The parameters ate'osname, ate'osver, ate'osrel, and ate'platform are equivalent to the osname, osver, osrel and asplatform parameters, except they return the information about the ATE client, if applicable. Otherwise they return null strings.

The sample program MIAMEX.BP in EXLIB:[908,30] illustrates these fields.

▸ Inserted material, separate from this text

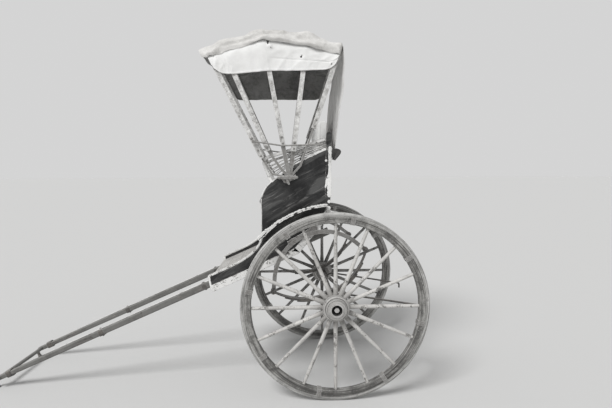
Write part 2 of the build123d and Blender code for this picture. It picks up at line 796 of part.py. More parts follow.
# Hood irons: on each side an eye on the pin, and an arm that laps each wooden leg it carries
for group in iron_layers:
    with BuildPart() as irons:
        inner = iron_inner(group)
        for side_name, side in sides:
            with BuildSketch(slab_plane(side, inner, inner + iron_thickness)):
                for bow in bow_table:
                    if bow.group != group:
                        continue
                    with BuildLine():
                        Polyline((pivot_position, pivot_height), bow.elbow, bow.foot)
                    trace(line_width=bow.iron_width)
                    with BuildLine():
                        Polyline(bow.foot, along(bow.foot, bow.top, iron_lap))
                    trace(line_width=bow.iron_width)
                    with Locations(bow.foot):
                        Circle(bow.iron_width / 2)
                with Locations((pivot_position, pivot_height)):
                    Circle(iron_eye_radius)
                    Circle(pivot_pin_diameter / 2 + pivot_clearance, mode=Mode.SUBTRACT)
            extrude(amount=iron_thickness)
    keep(irons, f"{group}_irons")

# Bows: each one flat timber bent to a hoop, lying in the plane through its foot line
for bow in bow_table:
    leg_out = leg_outer(bow.group)
    leg_line = leg_out - bow_thickness / 2
    foot_x, foot_z = bow.foot
    top_x, top_z = bow.top
    leg_length = hypot(top_x - foot_x, top_z - foot_z)
    top_point = carriage.from_local_coords((top_x, 0, top_z))
    foot_point = carriage.from_local_coords((foot_x, 0, foot_z))
    leg_way = (top_point - foot_point).normalized()
    across = leg_way.cross(Vector(0, 1, 0))
    bow_plane = Plane(origin=top_point - across * (bow_width / 2), x_dir=(0, -1, 0), z_dir=across)
    with BuildPart() as hoop_bow:
        with BuildSketch(bow_plane):
            with BuildLine():
                FilletPolyline(
                    (leg_line, -leg_length),
                    (leg_line, -bow_thickness / 2),
                    (-leg_line, -bow_thickness / 2),
                    (-leg_line, -leg_length),
                    radius=bow_shoulder_radius - bow_thickness / 2,
                )
            trace(line_width=bow_thickness)
        extrude(amount=bow_width)
    keep(hoop_bow, bow.name)


# Canopy: a rigid sheet over each pair of bows, and two that fold between the groups of bows.
# before and after tell how far past its first and last bow a panel reaches, fore and aft, and lift
# how far it stands off the middle of the bows, whose flat tops are tilted to it.
Panel = namedtuple("Panel", "name first last before after lift")
bows = {bow.name: bow for bow in bow_table}
half_bow = bow_width / 2
panel_split = -half_bow - canopy_gap
canopy_table = (
    Panel("canopy_front", "bow_1", "bow_2", canopy_overhang, half_bow, 1.1),
    Panel("canopy_front_fold", "bow_2", "bow_3", panel_split, half_bow, 1.7),
    Panel("canopy_rear_fold", "bow_3", "bow_4", panel_split, panel_split, 1.0),
    Panel("canopy_rear", "bow_4", "bow_5", half_bow, half_bow, 3.5),
)
for panel in canopy_table:
    bow_a, bow_b = bows[panel.first], bows[panel.last]
    half_width = max(leg_outer(bow_a.group), leg_outer(bow_b.group)) + canopy_gap + canopy_thickness
    first = along(bow_a.top, bow_b.top, -panel.before)
    last = along(bow_b.top, bow_a.top, -panel.after)
    low_a = along(bow_a.top, bow_a.foot, bow_a.valance)
    low_b = along(bow_b.top, bow_b.foot, bow_b.valance)
    low_first = (low_a[0] + first[0] - bow_a.top[0], low_a[1] + first[1] - bow_a.top[1])
    low_last = (low_b[0] + last[0] - bow_b.top[0], low_b[1] + last[1] - bow_b.top[1])
    run = hypot(last[0] - first[0], last[1] - first[1])
    lift = (panel.lift + canopy_thickness) / run
    up_x, up_z = (last[1] - first[1]) * lift, (first[0] - last[0]) * lift
    first_point = carriage.from_local_coords((first[0], 0, first[1]))
    last_point = carriage.from_local_coords((last[0], 0, last[1]))
    way = (last_point - first_point).normalized()
    depth = max(bow_a.valance, bow_b.valance) * 2
    sheet_line = half_width - canopy_thickness / 2
    roof_line = panel.lift + canopy_thickness / 2
    with BuildPart() as canopy:
        with BuildSketch(Plane(origin=first_point - way * depth, x_dir=(0, -1, 0), z_dir=way)):
            with BuildLine():
                FilletPolyline(
                    (sheet_line, -depth),
                    (sheet_line, roof_line),
                    (-sheet_line, roof_line),
                    (-sheet_line, -depth),
                    radius=bow_shoulder_radius + roof_line - canopy_shoulder_relief,
                )
            trace(line_width=canopy_thickness)
        extrude(amount=run + 2 * depth)
        with BuildSketch(side_plane(half_width + canopy_thickness)):
            with BuildLine():
                Polyline(
                    (first[0] + up_x, first[1] + up_z),
                    (last[0] + up_x, last[1] + up_z),
                    low_last,
                    low_first,
                    close=True,
                )
            make_face()
        extrude(amount=2 * (half_width + canopy_thickness), mode=Mode.INTERSECT)
    keep(canopy, panel.name)

# Rear flap: hangs from the last bow and laps over the top of the back panel
flap_top = along(bows["bow_5"].top, bows["bow_4"].top, -half_bow - flap_gap - canopy_thickness / 2)
flap_low = panel_back_height - flap_lap
flap_bottom = (box_back + (flap_low - box_back_height) * rake_run - flap_stand_off, flap_low)
with BuildPart() as rear_flap:
    with BuildSketch(side_plane(flap_half_width)):
        with BuildLine():
            Polyline(flap_top, flap_bottom)
        trace(line_width=canopy_thickness)
    extrude(amount=2 * flap_half_width)
keep(rear_flap, "rear_flap")

# Hood stays: thin rods pinned to the first bow's legs. Each one slides through a ring on the last
# bow's leg as the hood folds, and its hooked end keeps it from pulling out.
stay_outer = stay_offset + stay_diameter / 2
eye_inner = stay_offset - stay_eye_thickness / 2
eye_outer = stay_offset + stay_eye_thickness / 2
stay_pin_end = stay_outer + stay_diameter
for side_name, side in sides:
    with BuildPart() as stay:
        with BuildLine(side_plane(side * stay_offset)) as stay_path:
            FilletPolyline(
                (stay_front, stay_front_height),
                (stay_kink, stay_kink_height),
                (stay_back, stay_back_height),
                (stay_hook_back, stay_hook_height),
                radius=2 * stay_diameter,
            )
        with BuildSketch(Plane(origin=stay_path.line @ 0, z_dir=stay_path.line % 0)):
            Circle(stay_diameter / 2)
        sweep(path=stay_path.line)
        with BuildSketch(slab_plane(side, eye_inner, eye_outer)):
            with Locations((stay_front, stay_front_height)):
                Circle(stay_eye_radius)
        extrude(amount=stay_eye_thickness)
        with BuildSketch(slab_plane(side, stay_offset - stay_diameter, stay_offset + stay_diameter)):
            with Locations((stay_front, stay_front_height)):
                Circle(stay_pin_diameter / 2 + pivot_clearance)
        extrude(amount=2 * stay_diameter, mode=Mode.SUBTRACT)
    keep(stay, f"stay_{side_name}")

with BuildPart() as stay_pins:
    for side_name, side in sides:
        pin_start = leg_outer("front")
        with BuildSketch(slab_plane(side, pin_start, stay_pin_end)):
            with Locations((stay_front, stay_front_height)):
                Circle(stay_pin_diameter / 2)
        extrude(amount=stay_pin_end - pin_start)
        with BuildSketch(slab_plane(side, stay_outer + 1, stay_pin_end)):
            with Locations((stay_front, stay_front_height)):
                RegularPolygon(stay_pin_diameter, 6)
        extrude(amount=stay_pin_end - stay_outer - 1)
keep(stay_pins, "stay_pins")

stay_fall = (stay_back_height - stay_kink_height) / (stay_back - stay_kink)
ring_height = stay_kink_height + (stay_ring_position - stay_kink) * stay_fall
ring_centre = carriage.from_local_coords((stay_ring_position, 0, ring_height))
ring_ahead = carriage.from_local_coords((stay_ring_position + 1, 0, ring_height + stay_fall))
with BuildPart() as stay_rings:
    for side_name, side in sides:
        shank_start = iron_inner("rear") + iron_thickness
        shank_end = stay_offset - stay_ring_inner - 1
        with BuildSketch(slab_plane(side, shank_start, shank_end)):
            with Locations((stay_ring_position, ring_height)):
                Circle(stay_pin_diameter / 2)
        extrude(amount=shank_end - shank_start)
        ring_middle = ring_centre + Vector(0, side * stay_offset, 0)
        with BuildSketch(Plane(origin=ring_middle, x_dir=(0, 1, 0), z_dir=ring_ahead - ring_centre)):
            Circle(stay_ring_outer)
        extrude(amount=stay_ring_width / 2, both=True)
        with BuildSketch(Plane(origin=ring_middle, x_dir=(0, 1, 0), z_dir=ring_ahead - ring_centre)):
            Circle(stay_ring_inner)
        extrude(amount=stay_ring_width, both=True, mode=Mode.SUBTRACT)
keep(stay_rings, "stay_rings")

print("lean", round(degrees(lean), 3), "axle_x", round(axle_x, 2))
for name, point in (
    ("pivot", (pivot_position, 0, pivot_height)),
    ("stay pin", (stay_front, stay_offset, stay_front_height)),
    ("crossbar", (crossbar_position, 0, shaft_height)),
    ("seat top", ((cushion_back_edge + cushion_front) / 2, 0, cushion_top)),
    ("floor", ((riser_position + footwell_front) / 2, 0, floor_top)),
):
    place = carriage.from_local_coords(point)
    print(name, [round(value / 1000, 5) for value in (place.X, place.Y, place.Z)])
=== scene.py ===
import math
import random

import bmesh
import bpy
from mathutils import Matrix, Vector, noise
from mathutils.bvhtree import BVHTree


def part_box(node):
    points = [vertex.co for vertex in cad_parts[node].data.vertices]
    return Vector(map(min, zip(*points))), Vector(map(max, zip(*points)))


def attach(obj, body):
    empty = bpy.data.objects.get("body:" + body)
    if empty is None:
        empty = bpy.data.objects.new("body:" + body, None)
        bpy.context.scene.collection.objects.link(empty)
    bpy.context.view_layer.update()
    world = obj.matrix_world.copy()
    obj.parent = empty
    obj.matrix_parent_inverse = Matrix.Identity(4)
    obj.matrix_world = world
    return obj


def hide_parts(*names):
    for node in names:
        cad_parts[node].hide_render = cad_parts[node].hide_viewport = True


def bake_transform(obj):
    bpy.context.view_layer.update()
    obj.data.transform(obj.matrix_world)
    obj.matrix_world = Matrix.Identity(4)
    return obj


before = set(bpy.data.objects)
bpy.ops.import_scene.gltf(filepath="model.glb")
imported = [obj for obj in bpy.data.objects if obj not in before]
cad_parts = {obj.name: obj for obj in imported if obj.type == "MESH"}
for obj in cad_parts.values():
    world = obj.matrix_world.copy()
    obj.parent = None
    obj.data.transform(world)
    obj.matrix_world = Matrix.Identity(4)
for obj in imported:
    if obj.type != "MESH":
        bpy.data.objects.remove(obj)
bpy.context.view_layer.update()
print("stage 1: frame loaded")

# The cart leans forward on its shafts. Places are given as in the part's source: millimetres
# forward, to the left and up from the axle, with the cart held level.
carriage = {"axleX": -0.76427, "axleHeight": 0.55, "leanDegrees": 23.683, "halfTrack": 500}
leanAngle = math.radians(carriage["leanDegrees"])
forward = Vector((math.cos(leanAngle), 0, -math.sin(leanAngle)))
upward = Vector((math.sin(leanAngle), 0, math.cos(leanAngle)))
lateral = Vector((0, 1, 0))
axleCentre = Vector((carriage["axleX"], 0, carriage["axleHeight"]))
sides = (("left", 1), ("right", -1))


def level(x, y, z):
    return axleCentre + forward * (x / 1000) + lateral * (y / 1000) + upward * (z / 1000)


def smooth(value, low, high):
    t = min(max((value - low) / (high - low), 0.0), 1.0)
    return t * t * (3 - 2 * t)


def mix(a, b, t):
    return a + (b - a) * t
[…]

Windows Names and Versions

The return values of the function are not as easy to to compare to a particular threshold as they might be—but then again, neither are the underlying OS versions themselves. Certain "recognized" versions of Windows will report a "friendly name" (e.g. "Win7") while unrecognized versions will just show "Win x.y" where x.y is the underlying major.minor version reported by Windows itself. Here is a table of those values:

Microsoft Public Name

Internal Version

OSname*

Windows 10

10.0

Win10**

Windows 8.1

6.3

**

Windows Server 2012 R2

6.3

WinSvr2012R2

Windows 8

6.2

Win 6.2

Windows Server 2012

6.2

Win 6.2

Windows 7

6.1

Win7

Windows Server 2008 R2

6.1

WinSvr2008R2

Windows Server 2008

6.0

WinSvr2008

Windows Vista

6.0

WinVista

Windows Server 2003 R2

5.2

Win 5.2

Windows Server 2003

5.2

Win 5.2

Windows XP 64-Bit Edition

5.2

Win 5.2

Windows XP

5.1

Win 5.1

Windows 2000

5.0

Win 5.0

Windows ME

4.90

Win 4.90

Windows 98

4.10

Win 4.10

Windows 95

4.0

Win 4.0

Windows NT

4.0

Win 4.0

Windows NT

3.?

Win 3.51

* /64 is appended for 64-bit OS versions

**  Prior to A-Shell 6.2.1420.5, Windows 8.1 and above would report itself as Windows 8.

See Also

History

2023 September, A-Shell 6.5.1742: MX_OSVER updated to report more accurate Windows information. Note however, that Windows 11 continues to identify itself as Windows 10, apparently due to some Microsoft rationale. You can identify it by a release or build # >= 22000.

2020 July, A-Shell 6.5.1687:  The osname parameter will now be returned with "/64" appended to the end when running a 64 bit Windows OS.